What happens when you wake up and have absolutely no idea about anything at all? You have no idea about things called feet, hands, people, places, walking, talking – nothing. You are not in a novel, or a movie, this is your life. It is a blank canvas with not a stroke placed upon it.
It is very hard to imagine such an event occurring, but it does, and it did to Anne Howell in 1991 after an operation on her outer brain that left her with retrograde amnesia. Who was she, who were these people, where was she; were just some of the many things she had absolutely no idea about once she returned to consciousness.
As the days rolled into weeks, into months and then years, she very slowly began to rebuild something of her former life. She found out she had a husband or partner and a small child. She also discovered the man she thought was her husband, the man she felt something deeply for, was not and the man she knew nothing about, apparently was.

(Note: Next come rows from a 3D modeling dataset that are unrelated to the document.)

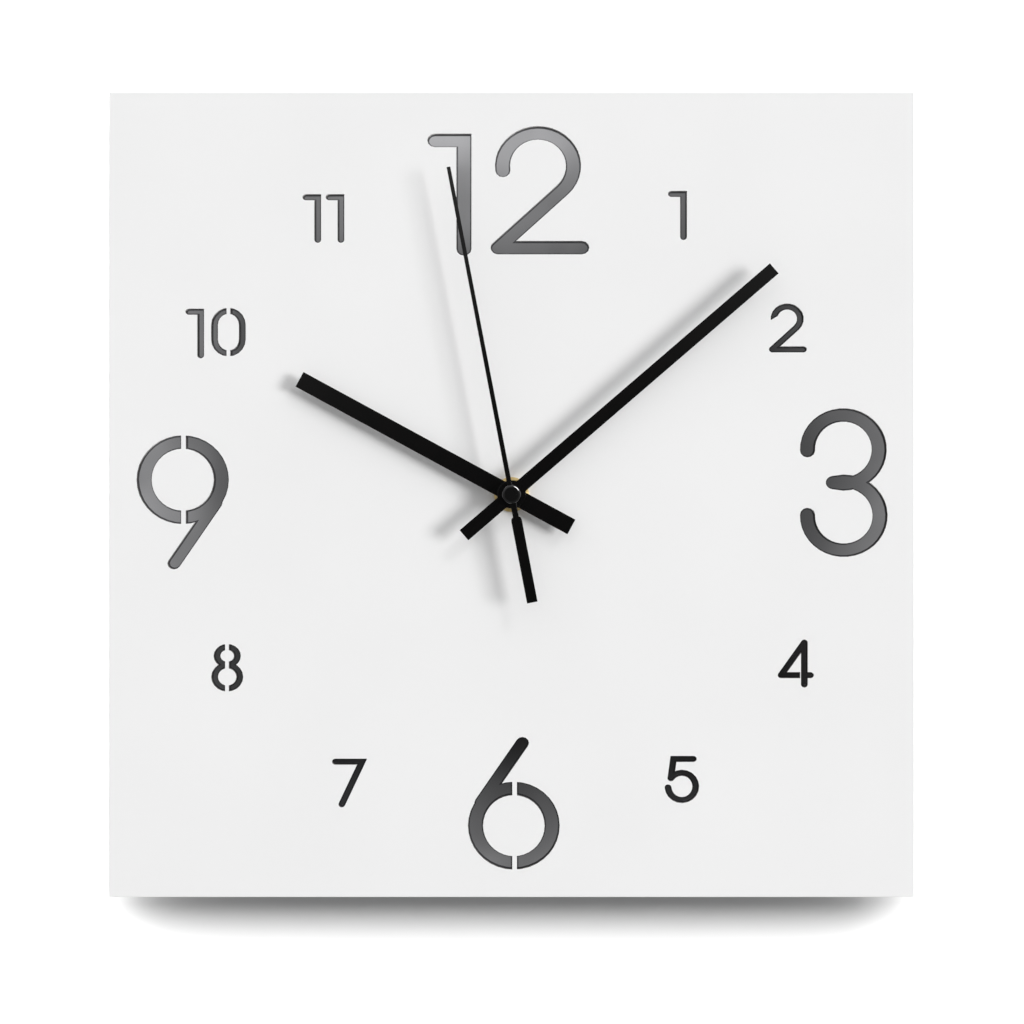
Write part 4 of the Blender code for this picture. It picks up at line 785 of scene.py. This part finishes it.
def hangLamp(data, towards, distance, linkState, receivers):  # it lights the receivers alone, or all but them
    lamp = bpy.data.objects.new(data.name, data)
    bpy.context.scene.collection.objects.link(lamp)
    lamp.location = towards * distance
    lamp.rotation_euler = towards.to_track_quat("Z", "Y").to_euler()
    group = bpy.data.collections.new(f"{data.name}Lights")
    for receiver in receivers:
        group.objects.link(receiver)
    for row in group.collection_objects:
        row.light_linking.link_state = linkState
    lamp.light_linking.receiver_collection = group


def makeLamps(sheet, button):
    data = bpy.data.lights.new("keyLamp", "SUN")
    towards = wayTo(key["slant"], key["rise"])
    data.angle = math.radians(key["soft"])
    data.energy = key["level"] * math.pi / -towards.y
    hangLamp(data, towards, 1.0, "EXCLUDE", [sheet, button])

    data = bpy.data.lights.new("glintLamp", "SUN")
    data.angle = math.radians(glint["soft"])
    data.energy = glint["level"] * math.pi * math.sin(data.angle / 2) ** 2
    hangLamp(data, Vector(room["windowWay"]).normalized(), 1.0, "INCLUDE", [button])

    data = bpy.data.lights.new("wallLamp", "AREA")
    data.shape = "ELLIPSE"
    data.size, data.size_y = wallLamp["size"] * wallLamp["narrow"], wallLamp["size"]
    data.energy = wallLamp["level"] * math.pi * math.pi / 4 * data.size * data.size_y
    hangLamp(data, wayTo(0.0, wallLamp["rise"]), wallLamp["distance"], "INCLUDE", [sheet])


def makeCamera():  # straight in front, aimed so that the panel lies where it does in the photograph
    low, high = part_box("front_panel")
    scale = (high[0] - low[0]) / shot["panelSide"]  # metres for a pixel at the face of the panel
    data = bpy.data.cameras.new("camera")
    data.lens = data.sensor_width * shot["distance"] / (shot["image"] * scale)
    camera = bpy.data.objects.new("camera", data)
    bpy.context.scene.collection.objects.link(camera)
    middle = shot["image"] / 2
    across, up = (middle - shot["panelX"]) * scale, (shot["panelY"] - middle) * scale
    camera.location = (across, low[1] - shot["distance"], up)
    camera.rotation_euler = (math.pi / 2, 0, 0)
    bpy.context.scene.camera = camera


makeRoom()
makeLamps(makeWall(), hubCap)
makeCamera()
bpy.context.scene.view_settings.view_transform = "Standard"
print("room, lamps and camera made")
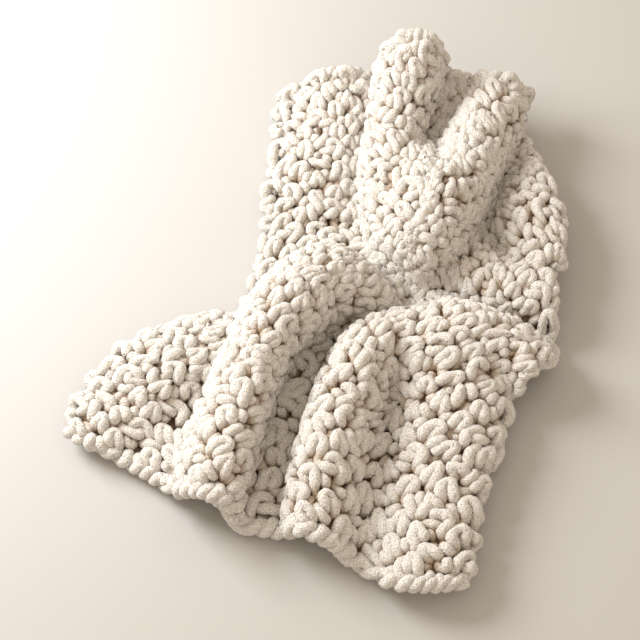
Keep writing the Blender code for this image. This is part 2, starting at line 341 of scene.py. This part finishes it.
def room_beside(points, normal):
    """Radius of the largest ball that rests on the cloth at each point and touches it nowhere else."""
    every, facing = points.reshape(-1, 3), normal.reshape(-1, 3)
    room = np.empty(len(every))
    squares = (every**2).sum(-1)
    for start in range(0, len(every), BALL_BATCH):
        here = slice(start, start + BALL_BATCH)
        apart = squares[here, None] + squares - 2 * every[here] @ every.T
        ahead = facing[here] @ every.T - (facing[here] * every[here]).sum(-1)[:, None]
        radius = apart / np.maximum(2 * ahead, NEARLY_NOTHING)
        room[here] = np.where(ahead > NEARLY_NOTHING, radius, np.inf).min(axis=1)
    return room.reshape(points.shape[:2])

# %% [markdown]
# ## Upper and lower face
#
# Each face lies half the thickness off the middle, or less in a tight crease: there it is a share of the
# ball's radius. The underside sinks flat where it almost touches the floor, as soft, heavy cloth does.

# %% Upper and lower face
CREASE_SHARE = 0.7  # share of a crease's radius that the cloth may fill
THINNEST = 0.004  # half thickness left in the tightest crease
EASING_PASSES = 2  # rounds of averaging of the thickness
FACE_PASSES = 3  # and of each face
SETTLED_FROM = 0.010  # gap under the cloth below which it lies on the floor
SETTLED_TO = 0.020  # gap from which it stays as it is


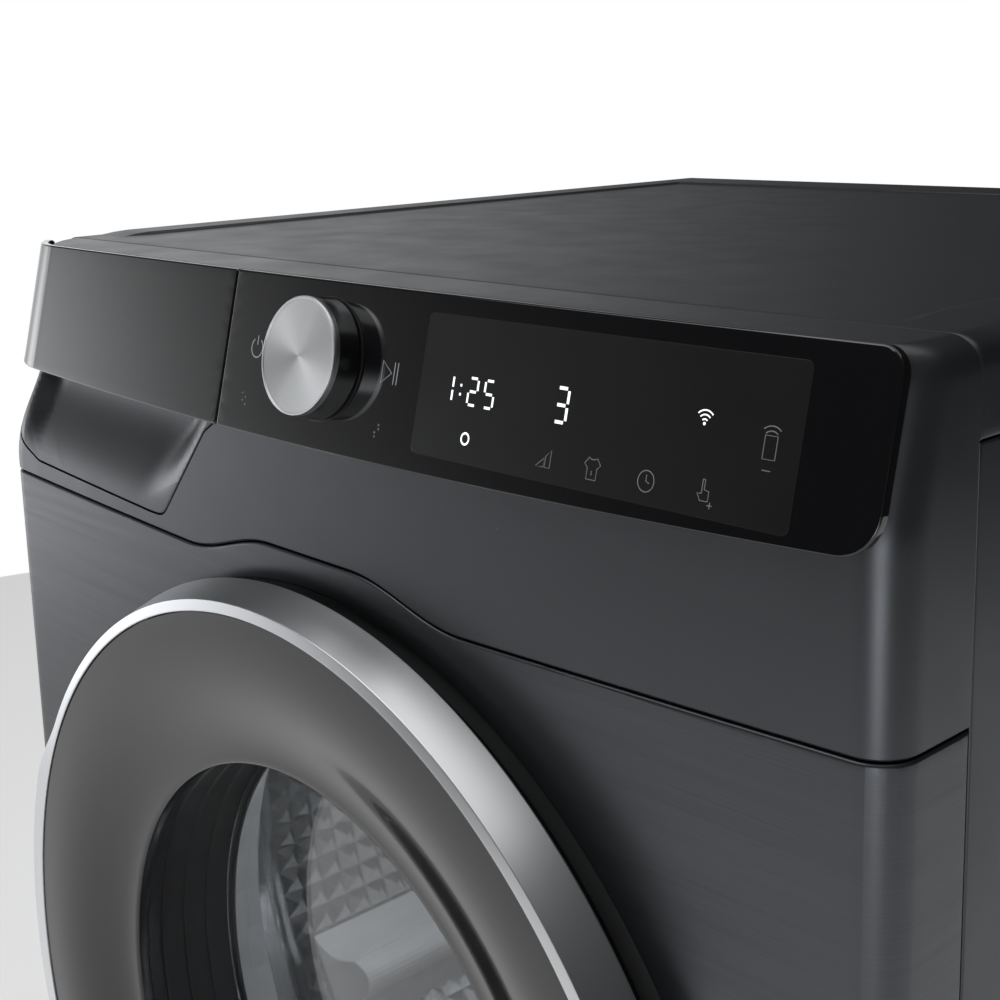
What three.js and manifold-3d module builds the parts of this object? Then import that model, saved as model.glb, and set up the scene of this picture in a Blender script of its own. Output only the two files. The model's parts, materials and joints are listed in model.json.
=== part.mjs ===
// Front-loading heat-pump clothes dryer, in millimetres, +Z up, front towards -Y.
// The origin is on the floor, under the middle of the machine's outer box.
import * as THREE from 'three';
import { mergeVertices } from 'three/addons/utils/BufferGeometryUtils.js';
import Module from 'manifold-3d';

const wasm = await Module();
wasm.setup();

// ---------- driving dimensions ----------
const WIDTH = 600;                 // outside of the casing
const HEIGHT = 850;                // floor to the top cover's rim
const DEPTH = 634;                 // door ring's front to the rear panel's bulge
const HALF_W = WIDTH / 2;
const Y_BACK = DEPTH / 2;
const Y_DOOR_FACE = -DEPTH / 2;    // front edge of the door ring
const Y_FRONT = -283;              // front panel at its corners
const FRONT_BOW = 4;               // how far the middle of the front stands out
const CORNER_R = 15;               // upright front corners
const Y_SEAM = -238.5;             // where front panel and fascia meet the side panels
const GAP = 0.3;                   // clearance between touching pieces

const Z_SKIRT = 815;               // lower edge of the top cover
const RIM_STEP = 1.7;              // raised border of the top cover
const Z_PANEL_BOTTOM = 22;
const PANEL_T = 2;
const FASCIA_T = 3;

const GLASS_TILT = THREE.MathUtils.degToRad(14);
const GLASS_TOP_Y = -273;          // front of the glass at the top edge, before the bow
const GLASS_T = 4;
const GLASS_BOTTOM_MID = 779;
const GLASS_BOTTOM_END = 785.5;
const DIVIDER_X = -57;             // joint between drawer front and control glass

const KNOB_X = 17;
const KNOB_Z = 816.8;              // where the knob's axis meets the glass
const KNOB_R = 25.4;
const KNOB_H = 14;

const DOOR_Z = 466;
const RING_R_REAR = 247.5;
const RING_R_FRONT = 241.4;
const RING_R_INNER = 236;
const RING_DEPTH = 20.3;
const WINDOW_R = 158.5;
const LINER_R = 166;
const Y_LINER_BACK = -236;
const RECESS_R = 244;              // round opening in the front panel
const HINGE_X = 231.5;
const HINGE_Y = -305;
const HINGE_ARMS_Z = [436, 496];
const HINGE_ARM_H = 12;

const NECK_R = 185;                // loading opening
const Y_NECK_FRONT = -280.5;
const Y_BULKHEAD = -203;           // drum side of the front bulkhead
const DRUM_Z = 476;
const DRUM_R = 278;
const DRUM_RIM_R = 268;            // rim that runs on the rollers
const DRUM_Y = [-190, 212];
const DRUM_MOUTH_R = 226;
const SHEET_T = 2.5;
const ROLLER_R = 22;
const ROLLER_ANGLE = THREE.MathUtils.degToRad(38);

const MOTOR_X = 85;
const MOTOR_Z = 95;
const BELT_Y = [-40, -28];
const BELT_T = 1.5;
const PULLEY_R = 10;
const IDLER = { x: 28, z: 112, r: 20 };
const RING_SEGMENTS = 48;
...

They had a nice house in an affluent area, a very confused and confusing wider family and she had several really good friends. Those friends became her lifeline back to understanding her former life. The man she felt deeply for, a well-known artist, adds another layer of fascination to the life story of a woman who faced unimaginable odds and gives hope to all those facing challenges in their lives.
Anne Howell has told her story well, with truth and acceptance that is wonderful to read. She tells clearly of her struggle to make sense out of something that made no sense at all. Her mother was happily painting an unreal picture, her partner was living a life so disparate from her own that there was no common ground, and her little daughter became, once she worked out how to care for her, a real joy.
All That I Forgot has been pieced together from rediscovered segments of her former life, information from friends and family, all of which was different, medical records and as the years passed her very real life.
Even though it has taken more than thirty years in the telling, Anne Howell’s story is well worth reading as it not only lays bare the idiosyncrasies of people but also the true value of real friendship.